Hast Du also ein Level erreicht, wo Du finanziell noch nicht auf eigenen Beinen stehen kannst, aber auch keine Nachwuchsförderung mehr erhältst? Anders gefragt: Gibt es hier eine Förder-Lücke?

Nach meinem ersten Coaching vor der Gründung wurde mir gesagt, dass der Aufbau eines Labels etwa fünf bis sieben Jahre dauert. Wenn alles gut läuft, ist man dann auf Null. Ich bin jetzt im fünften Jahr. Ich habe Steigerungen von Saison zu Saison beobachten können, es gab aber auch immer wieder Niederlagen. Für das Business braucht man einen langen Atem und auch im fünften Jahr stehe ich finanziell noch nicht ganz auf eigenen Beinen.Es gibt gute und weniger gute Saisons. Außerdem passieren immer wieder Dinge, mit denen man nicht rechnen kann. Läden, die Dein Label in der vorherigen Saison gekauft haben, springen ab, oder haben kein Budget mehr, weil sie selber junge Shops sind und zu kämpfen haben. Es gibt wenig Planungssicherheit. Es gibt hierfür staatliche Kredite Seitens der Banken, aber leider muss man für diese ganz bestimmte Kriterien erfüllen, die es dann wieder schwierig machen, überhaupt eine solche Förderung zu bekommen.

In welche Richtung würdest Du Dein Label gerne entwickeln und was bräuchtest Du dafür?

Natürlich will ich mit meinem Label wachsen. Ich hätte gerne mehr Verkaufsstellen. Dazu brauche ich mehr überzeugte Einkäufer die sich trauen, auch junge Labels einzukaufen und in diese zu investieren. Irgendwann hätte ich gerne einen eigenen Shop und in sehr naher Zukunft hoffentlich einen eigenen, richtig funktionierenden Onlineshop. Das ist aber alles natürlich sehr kostenintensiv. Hierfür wäre weiteres Startkapital oder eine weitere finanzielle Förderung vonnöten.

Was ist Dein Rat für Absolventen oder junge Designer, die sich selbständig machen wollen?

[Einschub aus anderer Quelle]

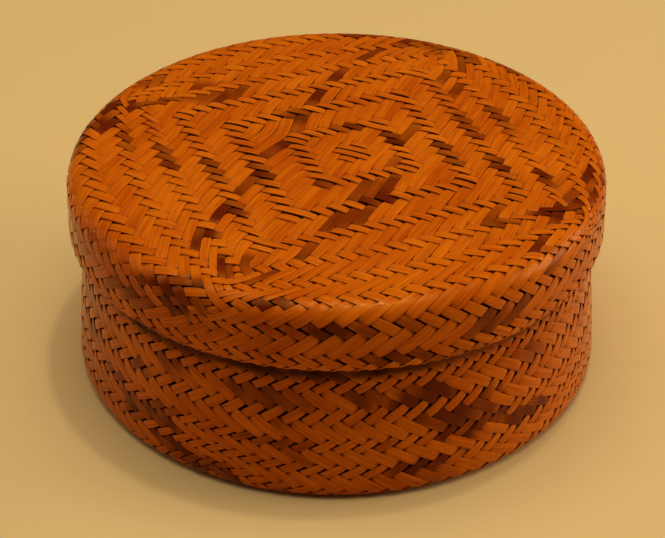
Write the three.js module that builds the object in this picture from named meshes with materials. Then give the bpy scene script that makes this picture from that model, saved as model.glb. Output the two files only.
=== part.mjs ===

Ich würde jedem Modedesigner, der sich selbständig machen will, raten, ein intensives Coaching in Anspruch zu nehmen. Ein guter Businessplan kann nie schaden, ebenso erst mal ein paar Jahre Berufserfahrung in einem Unternehmen zu sammeln. Ich würde definitiv davon abraten, sich direkt nach dem Studium selbstständig zu machen. Ansonsten sollten sie für ihre Vision und für das, was sie tun, brennen. Um die Schwierigkeiten und Unsicherheiten auszuhalten, die so eine Gründung mit sich bringt, muss man schon dafür leben und das Business lieben. Zu guter Letzt: Passion, ein starker Wille, Kampfgeist und viel, viel Geduld.

Gibt es bestimmte Eigenschaften, abgesehen von Kreativität, die ein Designer in die Selbständigkeit mitbringen muss?

Ein bisschen Know-How, wie man ein Unternehmen leitet, ist sicher von Vorteil. Macht man sich alleine als Designer selbstständig, ist man nämlich meistens alles andere als kreativ. Der kreative Prozess beträgt, wenn es hochkommt, vielleicht noch zehn Prozent der Aufgaben.

Welche deutschen Nachwuchsdesigner findest du aktuell am interessantesten?

Es kommen jedes Jahr neue Designer hinzu und es sind immer wieder Gute dabei. Aktuell finde ich die arbeiten von Louise Friedländer sehr spannend und interessant. Bei ihr kann ich mir vorstellen, dass sie es mit der richtigen Förderung weit bringen kann und wir hoffentlich noch viel von ihr hören werden. Ebenso Nobi Talai.